Which is precisely why English rugby needs to catch the first space shuttle back to earth, re-establish a sense of perspective over the next two months of enforced quarantine and prepare itself for the next launch into the stratosphere of international competition. A sober, detached assessment of this staggering piece of 80-minute theatre will help Clive Woodward's team record what would be a hugely significant victory over the French in Paris on 7 February. Anything less and England will be back in the land of make-believe they last visited during that embarrassingly deluded lap of honour at Old Trafford a fortnight or so ago.
Yes, the new emotionalists of Twickenham saw England take a moon-step along the road to possible World Cup glory at the weekend; yes, Clive Woodward can now proceed in the knowledge that his visions and theories are the stuff of hard reality rather than science fiction. But when all is said and done, England drew a match they should have won against a side not so much on its knees after 10 months of relentless activity, but flat on its back.

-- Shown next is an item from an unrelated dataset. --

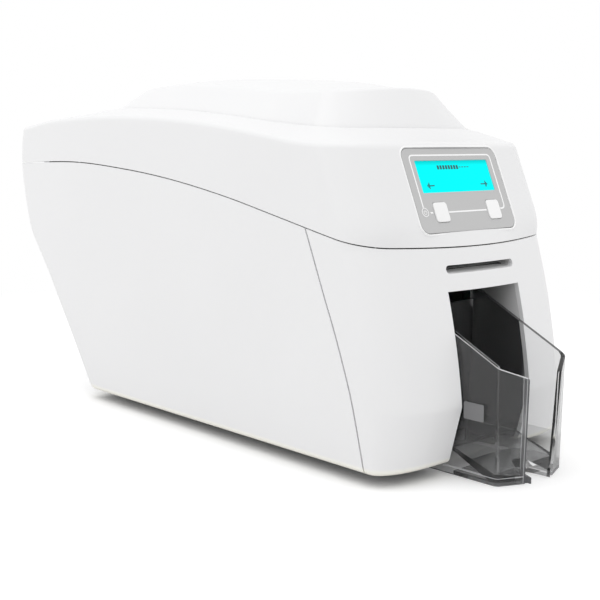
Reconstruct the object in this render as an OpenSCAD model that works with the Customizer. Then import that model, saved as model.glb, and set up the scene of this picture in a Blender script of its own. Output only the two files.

Woodward is a sufficiently smart cookie to know that his side caught the All Blacks in a rum old mood. It is not often that the New Zealand mind- set slips out of kilter but on Saturday, there was a hint of the cavalier about the tourists, just a suggestion that they had made the fundamental error of believing their own publicity. The rugby they played in the opening half-hour contained at least four capital crimes and when the perpetrators finally appear before Judge John Hart to answer for their sins, they would do well to come clean and ask for another dozen offences to be taken into consideration.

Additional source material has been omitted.